Reputation: 741
Say if I have the following C code:
int my_global_arr[100];
or more generally,
some_type *my_global_arr = malloc(some_size * sizeof(some_type);
Is it safe to access (both read and write) different elements concurrently in multiple threads?
For example, if I have
void *my_thread(void *index){
int idx = *((int *)(index));
my_global_arr[idx] = idx;
return NULL;
}
And in main()
int a = 1;
int b = 2;
pthread_t thread1, thread2;
pthread_create(&thread1, NULL, my_thread, &a);
pthread_create(&thread2, NULL, my_thread, &b);
pthread_join(thread1, NULL);
pthread_join(thread2, NULL);
Will it be guaranteed that the two threads won't interfere with each other?
My experiments:
I tried to run the above "program", expanding to 1000 threads, 100000 times on a x86_64 CPU
with GCC 8.3.0, -std=c99, and it appears that they won't interfere with each other;
however, I don't think such an experiment is good enough to conclude such access is
thread safe on all platform.
Edit 1:
This question is about accessing different elements in different
threads, not the same element in different threads; that is,
for example, thread-1
reads/writes to arr[1]
while thread-2
reads/writes to arr[2]
.
Upvotes: 4
Views: 2158
Reputation: 1
The question is a good one.
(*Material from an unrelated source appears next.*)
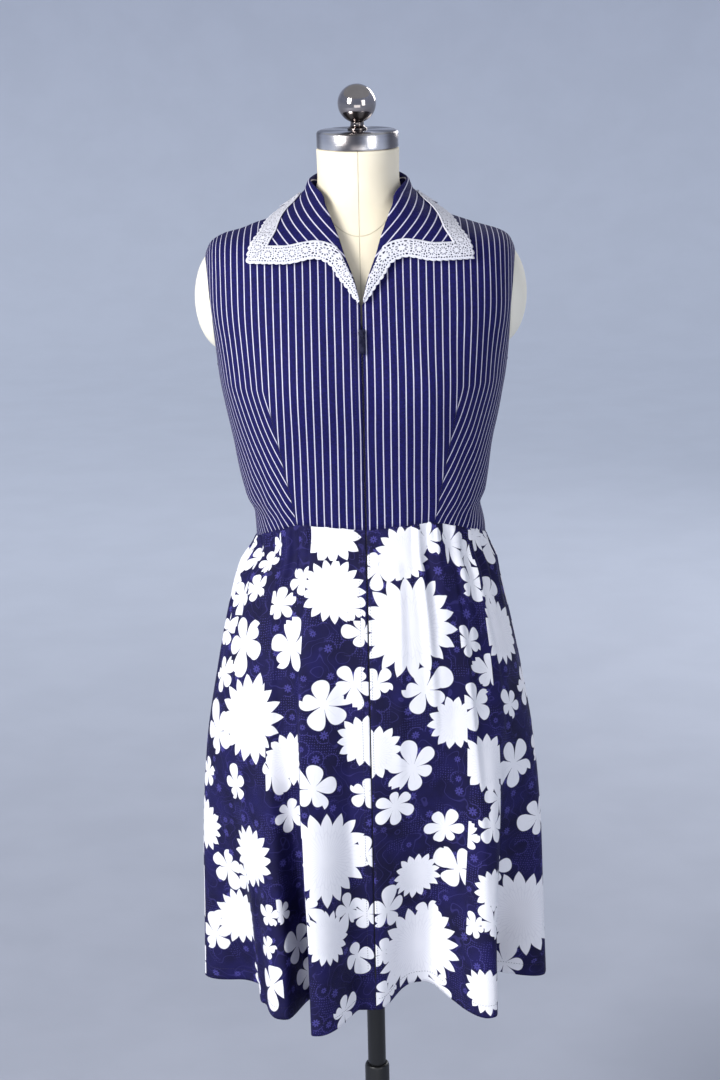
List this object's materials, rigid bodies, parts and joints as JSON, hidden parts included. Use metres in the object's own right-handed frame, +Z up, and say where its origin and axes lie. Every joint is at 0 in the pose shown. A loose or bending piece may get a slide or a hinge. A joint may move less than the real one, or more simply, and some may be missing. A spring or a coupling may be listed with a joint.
{
  "type": "sleeveless zip-front day dress on a dress form",
  "caption": "Sleeveless day dress with pinstripe bodice, lace-edged pointed collar, front zip and gathered floral skirt, worn by a limbless dress form on a telescoping pole stand.",
  "frame": {"origin": "centre of the base's underside, on the pole's axis", "axes": "+Z up along the pole, the dress's front faces -Y, +X towards the wearer's left"},
  "size_m": [0.4162, 0.38, 1.5563],
  "materials": {
    "pinstripe_cloth": "navy woven cotton blend with thin white pinstripes",
    "floral_cloth": "navy woven print with large white flowers, soft sheen",
    "lace": "white cotton edging lace",
    "zip_tape": "navy woven tape",
    "zip_coil": "navy moulded coil",
    "zip_metal": "dull nickel",
    "form_cover": "ivory jersey cover",
    "steel_cap": "polished steel",
    "chrome_ball": "polished",
    "black_paint": "satin black paint",
    "black_knob": "moulded black plastic"
  },
  "bodies": {
    "stand": {"base": "black_paint", "lower_sleeve": "black_paint", "lock_screw": "black_knob"},
    "mast": {"mast": "black_paint"},
    "dressed_form": {"form_torso": "form_cover", "neck_cap": "steel_cap", "finial": "chrome_ball", "form_socket": "black_paint", "bodice_front_right": "pinstripe_cloth", "bodice_front_left": "pinstripe_cloth", "bodice_back": "pinstripe_cloth", "skirt_front_right": "floral_cloth", "skirt_front_left": "floral_cloth", "skirt_back": "floral_cloth", "collar": "pinstripe_cloth", "collar_lace": "lace", "zip_tape_right": "zip_tape", "zip_tape_left": "zip_tape", "zip_coil": "zip_coil", "zip_slider": "zip_metal"},
    "pull_tab": {"zip_pull": "zip_metal"}
  },
  "joints": [
    {"name": "height_slide", "type": "slide", "parent": "stand", "child": "mast", "axis": [0, 0, 1], "range_m": [-0.12, 0.12]},
    {"name": "form_swivel", "type": "hinge", "parent": "mast", "child": "dressed_form", "pos_m": [0, 0, 0.77], "axis": [0, 0, 1], "continuous": true},
    {"name": "pull_tab_hinge", "type": "hinge", "parent": "dressed_form", "child": "pull_tab", "pos_m": [0, -0.11974, 1.29826], "axis": [-1, 0, 0], "range_deg": [0, 155]}
  ]
}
If the basic operations of the cpu work on 32bit pieces of memory, then in thread 1 the cpu would read 32 bits, update the left 16 and then write back 32 bits. This would overwrite the right 16 which could have been changed by thread 2 between the thread 1 read and write. However we hope that the author of the original question is not the first person to think of this and in the real world steps are taken by compiler writers to emit the correct code. Easiest would be to align the array elements on 32 bit boundaries even though the size is 16.
Upvotes: 0
Reputation: 31
[Edited]
Accessing different elements of an Array in C is perfectly thread safe.
Upvotes: 3
Reputation: 464
If you can guaranty that at a time, every element accessed only by one thread, it is the thread-safe. Because every element of the array differ from each other(physically) and it means that they are separated sections of memory.